What does this sign mean? What does this sign mean?

  • A. The right side of a road marker post indicating a left-hand bend

  • B. The left side of the road

  • C. The middle of a motorway

  •  
    The correct answer is A
     
    Correct. This marker indicates the right side of the road on a left-hand bend
     
 
 
 

Marking the edge of the road with markers and cat’s eyes

To help drivers see where a road is going ahead, both in the day and at night, roads are often installed with markers on the left and right verges, road studs (also called cat’s eyes or reflective raised pavement markers), and markers on bridge parapets.

Road markers or Edge Marker Posts (EMPs)

On the left of the road the Edge Marker Posts are a white post with two red strips and a white reflector, and on the right of the road you see the back of this marker which has a solid red band with a yellow reflector. You can see this in the image below of the Thames Coast Road. In the dark, there is no lighting on this road and there are plenty of corners, so the road markers help define the road’s direction ahead.

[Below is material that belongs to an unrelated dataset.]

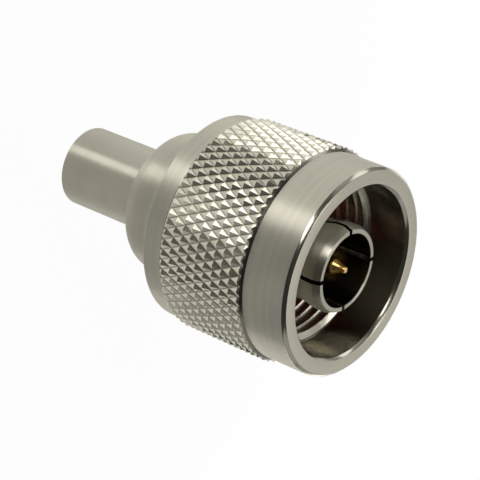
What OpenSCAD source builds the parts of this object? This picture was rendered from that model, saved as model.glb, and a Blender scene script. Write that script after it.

The markers themselves are plastic, flexible, high-gloss white strips that are designed to be durable enough to last 10 years. Because they are flexible they present a minimal hazard if they’re hit by a vehicle. The red band is designed to be fade-resistant.

The retroreflective strips in either white or yellow are applied with adhesive. The post itself is between 90-110mm and when they are inserted into the ground they are at least 800mm tall. They can be inserted into the ground, or attached via a clamp to another mount on the ground if the ground isn’t penetrable.

rural road thames coast 2

right hand road marker

The markers are designed to be run over at least 10 times and return to their upright position without losing the red band or the reflective material.

Whereas on this road, which is a secondary or minor road, there are no markers or lane markings, and gravel shoulders which make the road more dangerous, especially at night.

Bridge markers

As bridge parapets (end posts) are sturdy and will cause a huge amount of damage to your vehicle if you hit one, they are marked on the left and right with highly reflective signs. They are what’s called a ‘point source of guidance’.

On the left of the bridge there are black and white diagonal stripes pointing downwards towards the road.

bridge marker left

On the right of the bridge there are black and yellow diagonal stripes pointing downwards towards the road. You can also see that the ends of the bridge are painted in white to be more visible.

bridge marker right

Reflective raised pavement markers, road studs and cat’s eyes

Why do we use cat’s eyes on the road?

Cat’s eyes are also called road studs or retroreflective raised pavement markers (RRPMs). There are several types of cat’s eyes used on the roads in New Zealand and they serve three purposes.

Visual lane marking – using white in the middle and red on the left edge means that road users can follow these to stay in the lane. Using yellow where there are yellow no overtaking lines add visual reinforcement to the rule.

Tactile lane marking – if you drive over the road studs, you can feel it through your vehicle’s suspension and steering, therefore it’s a tactile reminder that you are straying from your lane

Special feature marking – fire hydrants are marked with blue road studs and, in some areas, culverts and drains are marked with green road studs.

Cat’s eyes come in several different colours.

  • Blue marks the location of a fire hydrant. Blue reflectors are installed on, or just to the left of the centreline of the roadway. They were first introduced in 2004. They are called retroreflective raised pavement markers or RRPMs. In other countries they are called road studs. While you might not notice them while you are driving around, they are useful for vehicles attending a fire because they can quickly locate a source of water.
  • Green marks the location of a culvert
  • Yellow marks the centre line when you are not allowed to pass, as in the image below, or the right edge of a motorway
  • White marks between lanes, and where you are permitted to pass
  • Red marks the left edge of a motorway

yellow road stud cats eye

On unlit rural roads the studs are in groups of four, one metre apart, with 10m between each group. Only one of the group of four road studs is required to be reflective.

On no overtaking advance warning lines they are spaced 20m apart.

Red cat’s eyes mark the left edge of the carriageway and white cat’s eyes mark the centre line when overtaking is allowed.